Saudi-led airstrikes rock Sanaa, Yemen casting shadow over 2nd round of peace talks
Coalition warplanes struck several targets across the Houthi-held city in raids on Saturday evening, including training camps, drone storage facility, and Al-Dulaimi Air Base, its statement said according to Saudi media.
Houthi media countered the Saudi narrative on Sunday, stating that non-military sites hit by coalition aircraft included residential homes and civilian factories.
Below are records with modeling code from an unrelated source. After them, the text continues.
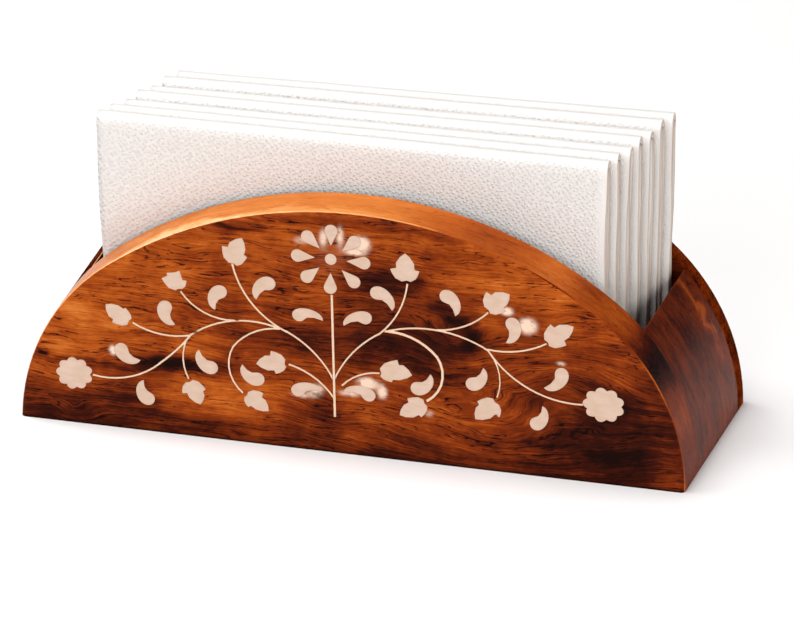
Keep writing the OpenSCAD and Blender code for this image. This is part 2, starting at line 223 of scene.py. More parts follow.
wander = stretched_noise(growth, place, (0.05, 0.05, 0.09), 3.0)
wander = add(growth, "ShaderNodeVectorMath", {"operation": "SUBTRACT"},
             in_0=wander.outputs["Color"], in_1=(0.5, 0.5, 0.5))
warped = add(growth, "ShaderNodeVectorMath", {"operation": "MULTIPLY_ADD"}, in_0=wander,
             in_1=DRIFT, in_2=place)
add(growth, "NodeGroupOutput", Figure=figure, Pore=pore, Warped=warped)
print("growth field with", len(KNOTS), "knots,", len(growth.nodes), "nodes")

# %% [markdown]
# One board is not one colour. The front is golden at its upper left and dark towards the right
# end and the bottom edge, with a nearly black streak at the left and dark hearts round the knots.
# The light upper left and the dark right end and bottom are partly the wood's own tone and partly
# painted light and shade, of the soft light falling from the upper left. These are laid on as soft
# hills and hollows of one tone, which a colour ramp then turns from nearly black through red-brown
# to gold. Painting a picture of the board would be closer, but it would fit one face only, and this
# goes round every edge.

# %% Where the wood is lighter or darker
TONES = [("#140302", 0.0), ("#3d1005", 0.18), ("#7c2f0a", 0.38), ("#ab5116", 0.55),
         ("#cb7430", 0.72), ("#eea05c", 0.92), ("#f8cfa2", 1.0)]
FRONT_HILLS = [  # x, z, reach along x and z in mm, and how much lighter or darker
    (-60, 50, 36, 18, 0.06), (-82, 34, 22, 12, 0.10), (-92, 4, 30, 9, -0.24),
    (-57, 21.8, 11, 2.1, -0.52), (-82, 20, 20, 1.3, -0.22), (-70, 12, 9, 6, -0.16),
    (-38, 10, 20, 7, 0.06), (-20, 38, 20, 12, -0.11), (12, 42, 22, 15, -0.17),
    (8, 57, 8, 5, -0.24), (16, 58, 6, 3, -0.18), (27, 51.5, 5, 3, -0.28), (33, 47, 4, 3.5, -0.32),
    (35, 42, 3, 4, -0.26), (52, 60, 24, 10, 0.08), (80, 44, 12, 8, 0.03), (80, 14, 24, 13, -0.19),
    (92, 24, 24, 26, -0.18), (5, 2, 75, 6, -0.17), (60, 8, 40, 10, -0.06),
    (34, 14, 20, 5, 0.07), (-9, 13, 6, 5, -0.22), (30, 39, 9, 7, -0.14), (-38, 70, 9, 1.2, -0.2),
    (-95, 22, 1.5, 1.0, -0.6), (40, 0, 70, 3, -0.10), (98, 4, 5, 5, 0.12),
    (50, 40, 60, 40, -0.05), (4, 33, 38, 13, -0.09),
]
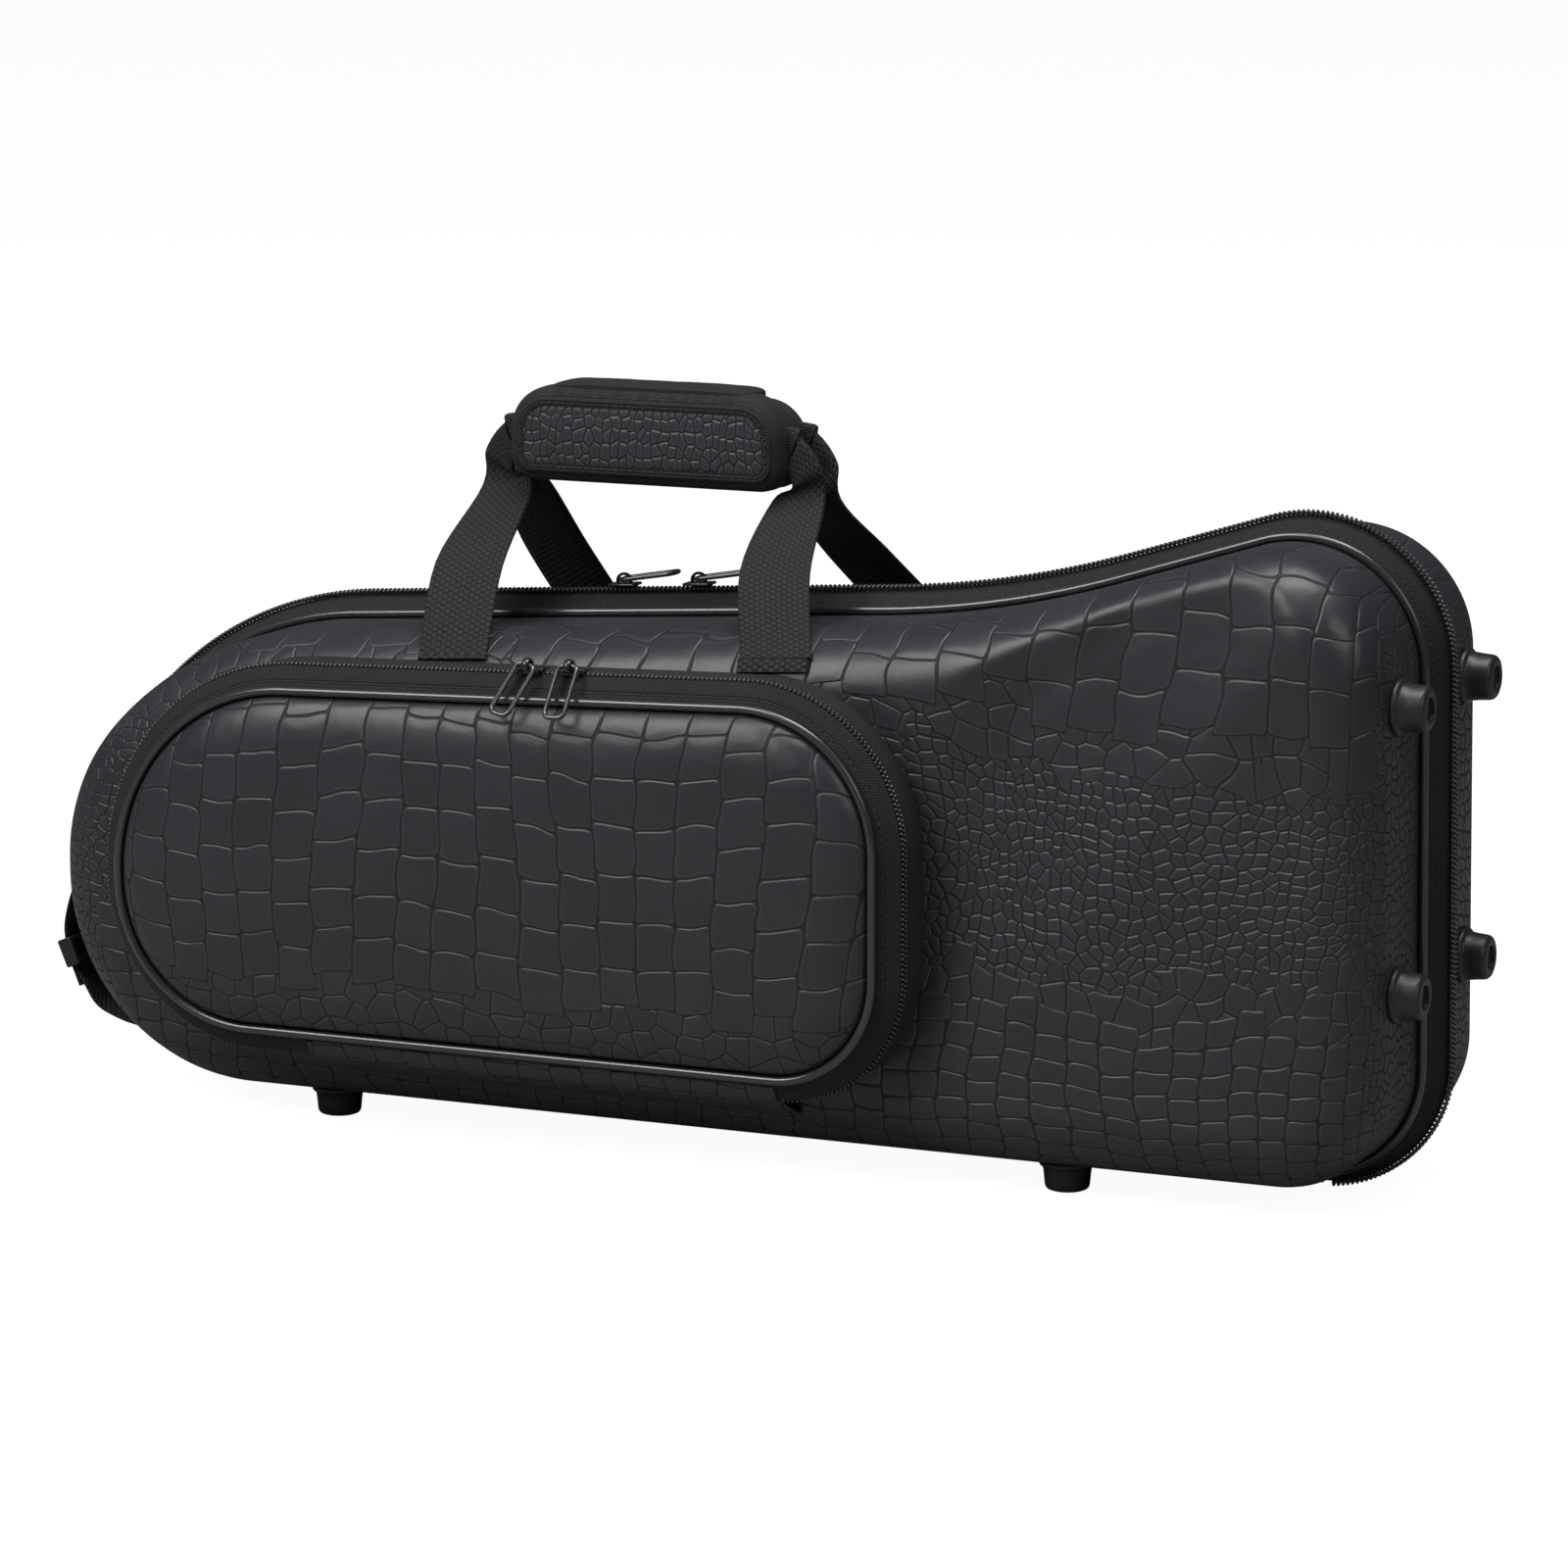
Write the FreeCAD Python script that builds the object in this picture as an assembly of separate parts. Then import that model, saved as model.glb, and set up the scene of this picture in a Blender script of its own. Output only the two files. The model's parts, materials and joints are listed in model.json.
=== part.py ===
"""Contoured soft case for a trumpet: two moulded half shells that zip together and open like a book.

X runs along the case towards the bell end, Y from the pocket side (front, minus) to the back, and Z up.
The origin lies on the floor under the middle of the whole case, pocket and pulls included.
Sizes are measured from the plane where the two halves meet, and the finished pieces move to the origin
together.
The front half, with the pocket, is the lid: it swings about the fabric hinge along the bottom edge.
"""

import FreeCAD, Part
import math
import os
from FreeCAD import Rotation, Vector

os.makedirs("parts", exist_ok=True)

# The case's outline at the zipper ridge
half_length = 295.0
ridge_floor_gap = 2.5
waist_setback = 182.2
waist_height = 226.8
ramp_angle = 17.5
back_slope_angle = 3.87
shoulder_setback = 67.4
cheek_angle = 45.0
end_lean = 3.0
tail_low_round = 93.0
bell_low_round = 52.0
bell_top_round = 58.0
waist_round = 420.0
shoulder_round = 149.0
cheek_round = 92.0
chord_sag = 0.6
least_chords = 2
waist_x = half_length - waist_setback
shoulder_x = shoulder_setback - half_length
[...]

In all, 24 separate assaults were made across the capital, including four at the air base.Also on rt.com Docs claim US trained UAE pilots for combat in Yemen, signaling deeper involvement in conflict
Immediate casualties from the strikes are unknown; however, witnesses told Reuters that at least two people were killed, while others were injured.
Describing the raids as “very violent,” one resident told the news agency that the airstrikes were the worst to hit the city in a year.
“The house shook so much we thought it would fall on our heads,” he added.
Footage and pictures of the strikes posted to social media show the intensity of the payloads dropped which lit up the night sky. Others show a dangerous inferno that broke out at a plastics factory after it was bombed.
Condemning the attack, senior Houthi officials slammed the assault as a joint “US-Saudi” act of aggression, and accused Washington of having “directed and prepared” the wave of strikes.
Since entering the conflict on the side of the government in 2015, the coalition has conducted more than 18,000 raids in Yemen, receiving logistical support, intelligence sharing, and even training from the US.
It's estimated that one-third of coalition bombing missions strike non-military targets, including schools, markets, and mosques, according to data collected by Al Jazeera and the Yemen Data Project.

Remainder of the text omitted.